====== Material

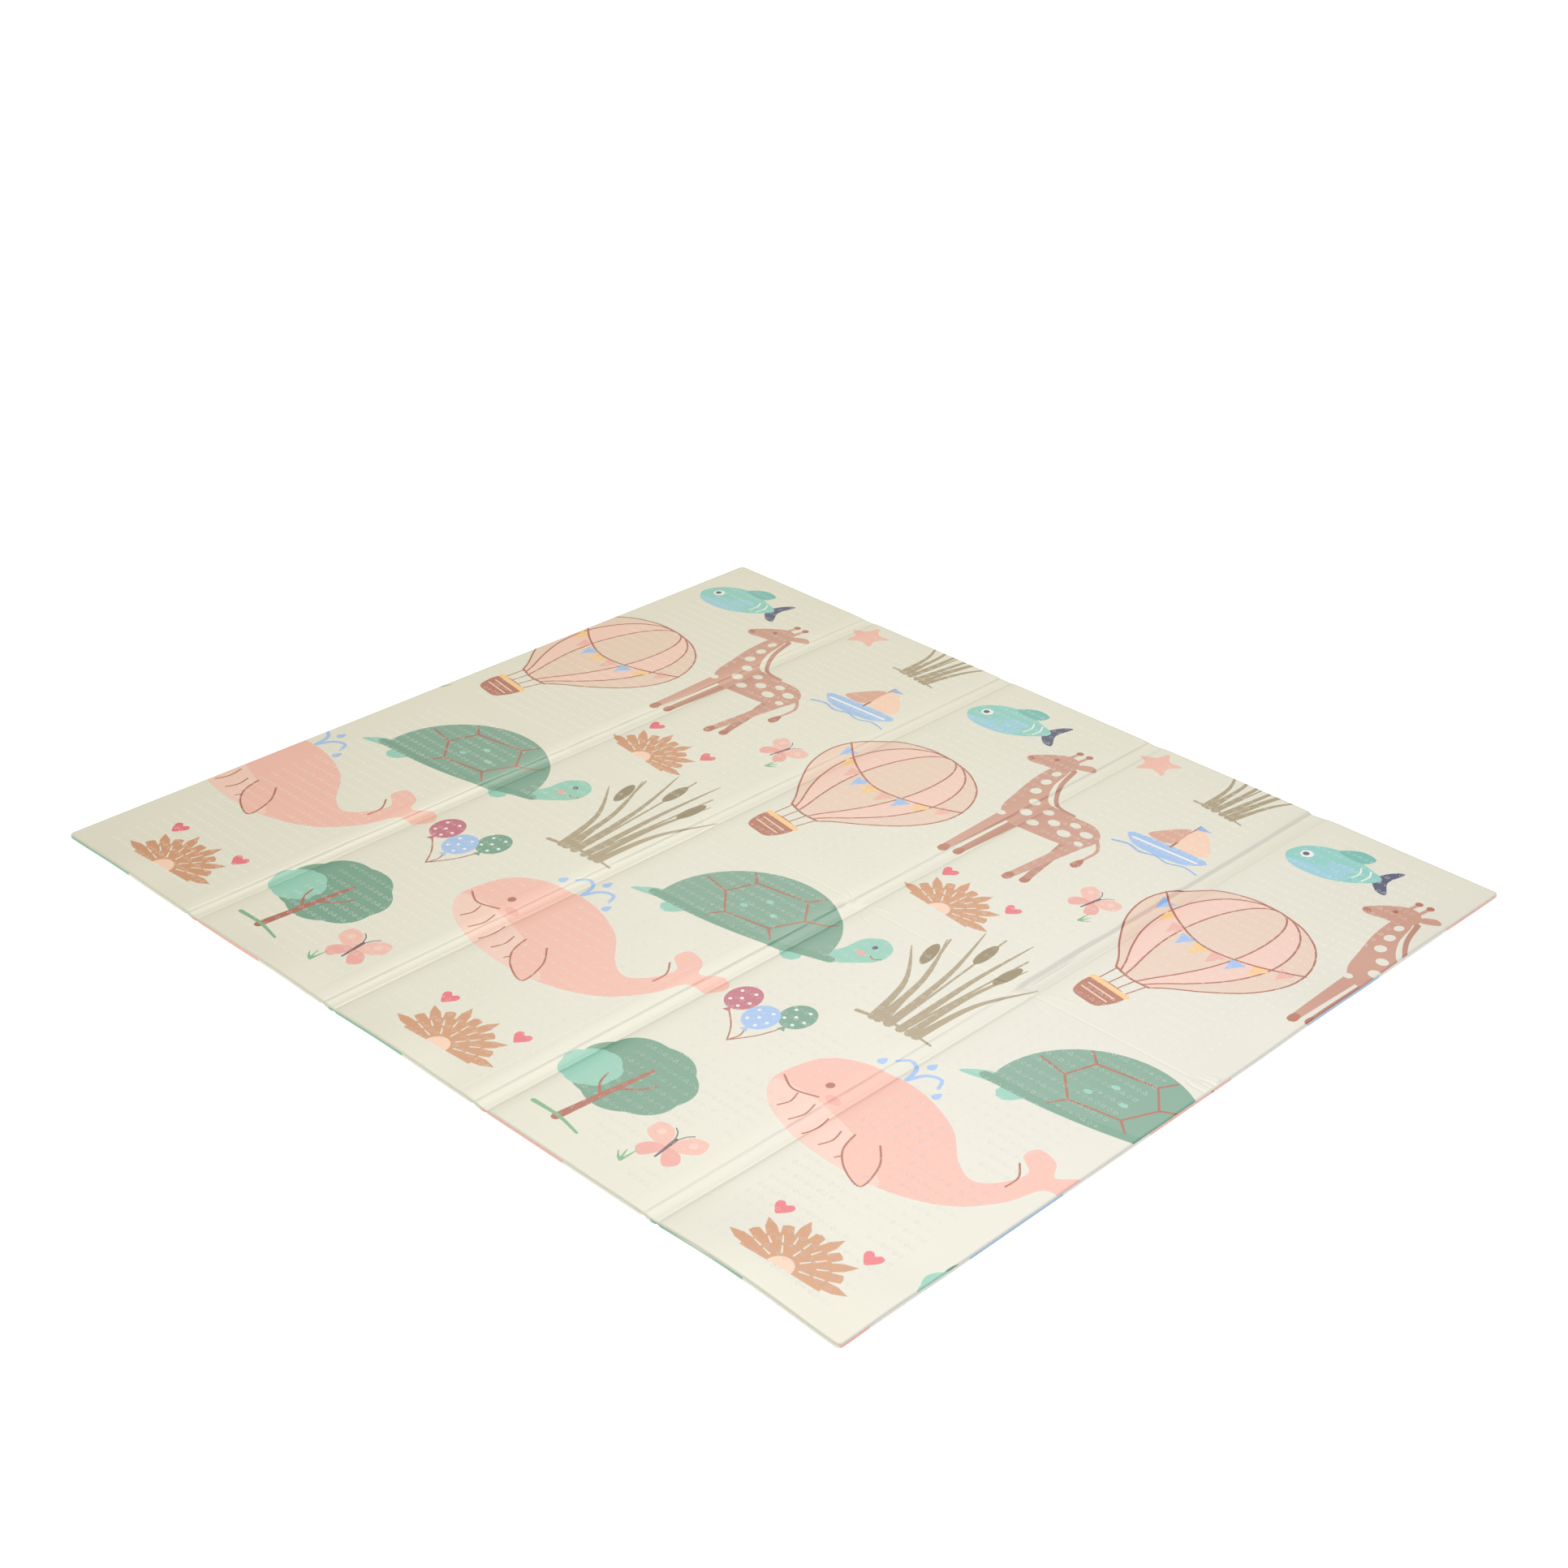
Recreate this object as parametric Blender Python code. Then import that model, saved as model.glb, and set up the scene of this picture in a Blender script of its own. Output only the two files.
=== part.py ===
"""Foldable floor mat: one pressed foam slab, 2.00 m by 1.80 m and 10 mm thick, laid out flat.

Five panels lie side by side along X. Between two panels runs a fold band: two grooves pressed up from
the underside, with a rib between them, so only the top film is left whole to bend. One more groove runs
along X through the middle of the width. The origin is at the middle of the footprint, on the floor.
"""

import math

import bmesh
import bpy
from mathutils import Vector

MM = 0.001

# Driving sizes, in metres
LENGTH = 2.000
WIDTH = 1.800
THICKNESS = 0.010
PANELS = 5
GROOVE_SPACING = 30 * MM
CORNER_RADIUS = 9 * MM

# Across a groove: distance from its middle, how far its underside is pressed up towards the web, and how
# much of the crease's depth the top film has there
GROOVE_OFFSET = (0.0, 3.0 * MM, 8.0 * MM)
GROOVE_RISE = (1.0, 0.3, 0.0)
CREASE_SINK = (1.0, 0.55, 0.1)
WEB_THICKNESS = 1.2 * MM
MIDDLE_CREASE = 0.5 * MM

# Rounded rim of the slab: distance in from the edge, drop of the top film, rise of the underside
RIM_INSET = (0.0, 2.5 * MM, 8.0 * MM)
RIM_TOP_DROP = (2.8 * MM, 0.7 * MM, 0.0)
RIM_BOTTOM_RISE = (2.2 * MM, 0.5 * MM, 0.0)

# Each fold band in the half of the mat towards -Y and in the one towards +Y: depth of the shallow trough in
# the top film, and depth of the crease over its first and its second groove
BANDS = (
    {"trough": (1.4 * MM, 1.2 * MM), "first": (1.0 * MM, 0.8 * MM), "second": (0.5 * MM, 0.6 * MM)},
    {"trough": (1.2 * MM, 1.0 * MM), "first": (0.8 * MM, 0.8 * MM), "second": (0.6 * MM, 0.5 * MM)},
    {"trough": (1.8 * MM, 1.4 * MM), "first": (1.0 * MM, 1.0 * MM), "second": (0.6 * MM, 0.6 * MM)},
    {"trough": (1.0 * MM, 2.2 * MM), "first": (0.7 * MM, 3.0 * MM), "second": (0.6 * MM, 0.4 * MM)},
)
TROUGH_REACH = 45 * MM
HALF_CHANGE = 30 * MM

# Places where the slab stands a little off the floor: middle, reach along X and Y, and height
LIFTS = (
    {"x": -0.84, "y": -0.90, "reach_x": 0.14, "reach_y": 0.16, "rise": 2.5 * MM},
    {"x": -0.36, "y": -0.90, "reach_x": 0.14, "reach_y": 0.12, "rise": 2.0 * MM},
    {"x": -0.04, "y": -0.90, "reach_x": 0.17, "reach_y": 0.14, "rise": 3.0 * MM},
    {"x": 0.77, "y": -0.90, "reach_x": 0.21, "reach_y": 0.20, "rise": 6.0 * MM},
    {"x": 1.00, "y": -0.78, "reach_x": 0.12, "reach_y": 0.11, "rise": 2.0 * MM},
    {"x": 1.00, "y": 0.30, "reach_x": 0.14, "reach_y": 0.20, "rise": 2.5 * MM},
    {"x": 1.00, "y": 0.62, "reach_x": 0.16, "reach_y": 0.20, "rise": 2.5 * MM},
)

# How far the edge towards -Y is drawn in, by X
FRONT_BOW = ((-1.0, -0.4, 0.2, 0.7, 0.9, 0.985), (0.0, 1.0 * MM, 2.5 * MM, 4.5 * MM, 2.5 * MM, 0.0))
BOW_REACH = 0.70

# Soft crown of a panel between its folds
CROWN = 0.6 * MM

# Mesh rows between the folds
INNER_ROWS_PER_PANEL = 4
INNER_ROWS_PER_HALF = 6
BAND_SHOULDER = 42 * MM
MIDDLE_SHOULDER = 30 * MM

FILM_COLOUR = (0.86, 0.84, 0.74, 1.0)
FILM_ROUGHNESS = 0.42


def read_table(place, places, values):
    """Value at a place, straight between the rows and constant past the last one."""
    for (near, far), (low, high) in zip(zip(places, places[1:]), zip(values, values[1:])):
        if place <= far:
            return low + (high - low) * (place - near) / (far - near)
    return values[-1]


def bell(share):
    """1 in the middle, falling softly to 0 where share reaches 1."""
    return 0.5 + 0.5 * math.cos(math.pi * share) if share < 1.0 else 0.0


def band_middles():
    return [LENGTH * (k / PANELS - 0.5) for k in range(1, PANELS)]


def groove_middles():
    """X of every groove that runs along Y."""
    return [x + side * GROOVE_SPACING / 2 for x in band_middles() for side in (-1, 1)]


def groove_distance(x):
    return min(abs(x - g) for g in groove_middles())


def by_half(pair, y):
    """Changes over from the first value to the second where the mat's two halves meet."""
    share = min(1.0, max(0.0, 0.5 + y / HALF_CHANGE))
    return pair[0] + (pair[1] - pair[0]) * share


def rim_distance(x, y):
    return min(LENGTH / 2 - abs(x), WIDTH / 2 - abs(y))


def lift(x, y):
    """How far the slab stands off the floor."""
    return sum(
        row["rise"] * bell(math.hypot((x - row["x"]) / row["reach_x"], (y - row["y"]) / row["reach_y"]))
        for row in LIFTS
    )


def trough(x, y):
    """How far the top film sinks towards the fold bands."""
    return sum(
        by_half(row["trough"], y) * bell(abs(x - middle) / TROUGH_REACH)
        for middle, row in zip(band_middles(), BANDS)
    )


def crease(x, y):
    """How far the top film sinks over the grooves."""
    sink = 0.0
    if abs(y) <= GROOVE_OFFSET[-1]:
        sink = MIDDLE_CREASE * read_table(abs(y), GROOVE_OFFSET, CREASE_SINK)
    for middle, row in zip(band_middles(), BANDS):
        for side, name in ((-1, "first"), (1, "second")):
            distance = abs(x - middle - side * GROOVE_SPACING / 2)
            if distance <= GROOVE_OFFSET[-1] + 1e-6:
                sink = max(sink, by_half(row[name], y) * read_table(distance, GROOVE_OFFSET, CREASE_SINK))
    return sink


def crown(x, y):
    """Soft swell of each panel half."""
    panel = LENGTH / PANELS
    across = (x + LENGTH / 2) % panel / panel
    along = (y + WIDTH / 2) % (WIDTH / 2) / (WIDTH / 2)
    return CROWN * math.sin(math.pi * across) * math.sin(math.pi * along)


def top_height(x, y):
    rim = read_table(rim_distance(x, y), RIM_INSET, RIM_TOP_DROP)
    return THICKNESS + crown(x, y) - trough(x, y) - crease(x, y) - rim + lift(x, y)


def underside_height(x, y):
    """Underside: flat on the floor, pressed up under the web in the grooves, rounded at the rim."""
    pressed = max(
        read_table(groove_distance(x), GROOVE_OFFSET, GROOVE_RISE),
        read_table(abs(y), GROOVE_OFFSET, GROOVE_RISE),
    )
    under_web = top_height(x, y) - lift(x, y) - WEB_THICKNESS
    rim = read_table(rim_distance(x, y), RIM_INSET, RIM_BOTTOM_RISE)
    return max(pressed * under_web, rim) + lift(x, y)


def rows_along_x():
    """X of every mesh row: rims, fold bands and the panels between them."""
    rows = {side * (LENGTH / 2 - inset) for side in (-1, 1) for inset in RIM_INSET[1:]}
    for groove in groove_middles():
        rows |= {groove + side * offset for side in (-1, 1) for offset in GROOVE_OFFSET}
    for middle in band_middles():
        rows |= {middle - BAND_SHOULDER, middle + BAND_SHOULDER}
    panel = LENGTH / PANELS
    for k in range(PANELS):
        start = -LENGTH / 2 + k * panel
        rows |= {start + panel * (i + 1) / (INNER_ROWS_PER_PANEL + 1) for i in range(INNER_ROWS_PER_PANEL)}
    return sorted(rows)


def rows_along_y():
    rows = {side * (WIDTH / 2 - inset) for side in (-1, 1) for inset in RIM_INSET[1:]}
    rows |= {side * offset for side in (-1, 1) for offset in GROOVE_OFFSET}
    rows |= {-MIDDLE_SHOULDER, MIDDLE_SHOULDER}
    half = WIDTH / 2
    for side in (-1, 1):
        rows |= {side * half * (i + 1) / (INNER_ROWS_PER_HALF + 1) for i in range(INNER_ROWS_PER_HALF)}
    return sorted(rows)


def draw_in(x, y):
    """The edge towards -Y is drawn in a little between its corners."""
    return y + read_table(x, *FRONT_BOW) * bell((y + WIDTH / 2) / BOW_REACH)


def round_corner(x, y):
    """Draws the square mesh of each corner in to a quarter circle."""
    inner_x = LENGTH / 2 - CORNER_RADIUS
    inner_y = WIDTH / 2 - CORNER_RADIUS
    out = Vector((abs(x) - inner_x, abs(y) - inner_y))
    if out.x <= 0 or out.y <= 0:
        return x, y
    out *= max(out.x, out.y) / out.length
    return math.copysign(inner_x + out.x, x), math.copysign(inner_y + out.y, y)


def film_material():
    material = bpy.data.materials.new("printed_film")
    material.use_nodes = True
    shader = material.node_tree.nodes["Principled BSDF"]
    shader.inputs["Base Color"].default_value = FILM_COLOUR
    shader.inputs["Roughness"].default_value = FILM_ROUGHNESS
    shader.inputs["Metallic"].default_value = 0.0
    return material


def slab_mesh():
    """A box of the slab's size, cut into rows, with its two faces pressed to their heights."""
    bm = bmesh.new()
    bmesh.ops.create_cube(bm, size=1.0)
    bmesh.ops.scale(bm, vec=(LENGTH, WIDTH, THICKNESS), verts=bm.verts)
    bmesh.ops.translate(bm, vec=(0, 0, THICKNESS / 2), verts=bm.verts)
    for axis, rows in ((Vector((1, 0, 0)), rows_along_x()), (Vector((0, 1, 0)), rows_along_y())):
        for row in rows:
            everything = bm.verts[:] + bm.edges[:] + bm.faces[:]
            bmesh.ops.bisect_plane(bm, geom=everything, plane_co=axis * row, plane_no=axis)
    for vertex in bm.verts:
        x, y, z = vertex.co
        height = top_height(x, y) if z > THICKNESS / 2 else underside_height(x, y)
        x, y = round_corner(x, y)
        vertex.co = (x, draw_in(x, y), height)
    mesh = bpy.data.meshes.new("mat")
    bm.to_mesh(mesh)
    bm.free()
    return mesh


def main():
    for old in list(bpy.data.objects):
        bpy.data.objects.remove(old)
    collection = bpy.data.collections.new("foldable_mat")
    bpy.context.scene.collection.children.link(collection)
    mat = bpy.data.objects.new("mat", slab_mesh())
    mat.data.materials.append(film_material())
    mat.data.shade_smooth()
    mat.data.set_sharp_from_angle(angle=math.radians(30))
    collection.objects.link(mat)


main()
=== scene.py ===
"""Looks of the foldable foam floor mat: film, print, emboss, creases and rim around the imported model."""

import math

import bpy
import numpy as np
from mathutils import Matrix, Vector
from mathutils.geometry import delaunay_2d_cdt


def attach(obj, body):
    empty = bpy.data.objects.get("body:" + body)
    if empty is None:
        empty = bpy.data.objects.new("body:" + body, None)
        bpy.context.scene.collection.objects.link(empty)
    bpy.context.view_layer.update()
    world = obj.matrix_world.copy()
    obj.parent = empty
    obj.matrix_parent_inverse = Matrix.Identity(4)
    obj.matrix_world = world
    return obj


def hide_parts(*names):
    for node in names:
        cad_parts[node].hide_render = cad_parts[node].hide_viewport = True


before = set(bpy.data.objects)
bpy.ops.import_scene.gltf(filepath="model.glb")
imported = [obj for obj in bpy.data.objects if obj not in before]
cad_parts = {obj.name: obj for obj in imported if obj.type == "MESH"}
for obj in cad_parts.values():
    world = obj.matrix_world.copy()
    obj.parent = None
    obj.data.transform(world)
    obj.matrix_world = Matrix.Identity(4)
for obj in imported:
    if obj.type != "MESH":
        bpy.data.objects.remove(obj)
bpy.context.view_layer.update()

MM = 0.001
CM = 0.01

# Sizes of the slab, as in the model
LENGTH = 2.000
WIDTH = 1.800
THICKNESS = 10 * MM
PANEL = 0.400
BAND_MIDDLES = (-0.6, -0.2, 0.2, 0.6)
GROOVE_SPACING = 30 * MM
# Half width of a band's first groove, and that of its second one and of the middle groove
GROOVE_REACH = (11 * MM, 8.5 * MM)
CORNER_RADIUS = 9 * MM
WEB_THICKNESS = 1.2 * MM
TROUGH_REACH = 45 * MM
# Over this width of the mat's middle the bands change from one half's shape to the other's
HALF_CHANGE = 30 * MM

# Each fold band, in the half towards -Y and in the one towards +Y, in mm: the shallow trough, the sag
# between the two creases, how far that strip tilts down to a step at the second crease, and the depth of
# the first and of the second crease
BANDS = (
    ((1.2, 1.2), (0.6, 0.4), (1.5, 0.9), (1.2, 1.1), (0.5, 0.5)),
    ((1.2, 1.1), (0.4, 0.3), (1.2, 0.8), (1.0, 1.0), (0.6, 0.4)),
    ((1.6, 1.4), (0.6, 0.5), (2.0, 0.9), (1.1, 1.2), (0.5, 0.5)),
    ((1.1, 1.7), (0.6, 0.3), (1.2, 0.2), (0.8, 3.1), (0.5, 0.4)),
)
CREASE_WIDTH = 5.5 * MM
# How far a crease wavers to the side, and by what share its depth changes along it
CREASE_SWAY = 0.7 * MM
CREASE_CHANGE = 0.3
# The deep valley in the last band: offset from its line in mm, and share of its depth
VALLEY = ((-11.5, -8.2, -0.9, 0.0, 1.0, 6.0, 34.0), (0.0, 0.03, 0.93, 1.0, 0.94, 0.76, 0.0))
VALLEY_BAND = 3
# It starts at this Y and is full after this run
VALLEY_START = -14 * MM
VALLEY_RUN = 34 * MM
# The tilted strip between the creases: offset from the band's middle in mm, and share of its step
STEP = ((-15.0, -13.0, 13.5, 16.0, 20.0, 24.0), (0.0, 0.05, 1.0, 0.95, 0.18, 0.0))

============

* What the exercise asks:
Give back exactly the lines running from the line that contains "vertex.co = (x, draw_in(x, y), height)" through the line that contains "for node in", and nothing outside them.

* Answer for this exercise:
        vertex.co = (x, draw_in(x, y), height)
    mesh = bpy.data.meshes.new("mat")
    bm.to_mesh(mesh)
    bm.free()
    return mesh


def main():
    for old in list(bpy.data.objects):
        bpy.data.objects.remove(old)
    collection = bpy.data.collections.new("foldable_mat")
    bpy.context.scene.collection.children.link(collection)
    mat = bpy.data.objects.new("mat", slab_mesh())
    mat.data.materials.append(film_material())
    mat.data.shade_smooth()
    mat.data.set_sharp_from_angle(angle=math.radians(30))
    collection.objects.link(mat)


main()
=== scene.py ===
"""Looks of the foldable foam floor mat: film, print, emboss, creases and rim around the imported model."""

import math

import bpy
import numpy as np
from mathutils import Matrix, Vector
from mathutils.geometry import delaunay_2d_cdt


def attach(obj, body):
    empty = bpy.data.objects.get("body:" + body)
    if empty is None:
        empty = bpy.data.objects.new("body:" + body, None)
        bpy.context.scene.collection.objects.link(empty)
    bpy.context.view_layer.update()
    world = obj.matrix_world.copy()
    obj.parent = empty
    obj.matrix_parent_inverse = Matrix.Identity(4)
    obj.matrix_world = world
    return obj


def hide_parts(*names):
    for node in names:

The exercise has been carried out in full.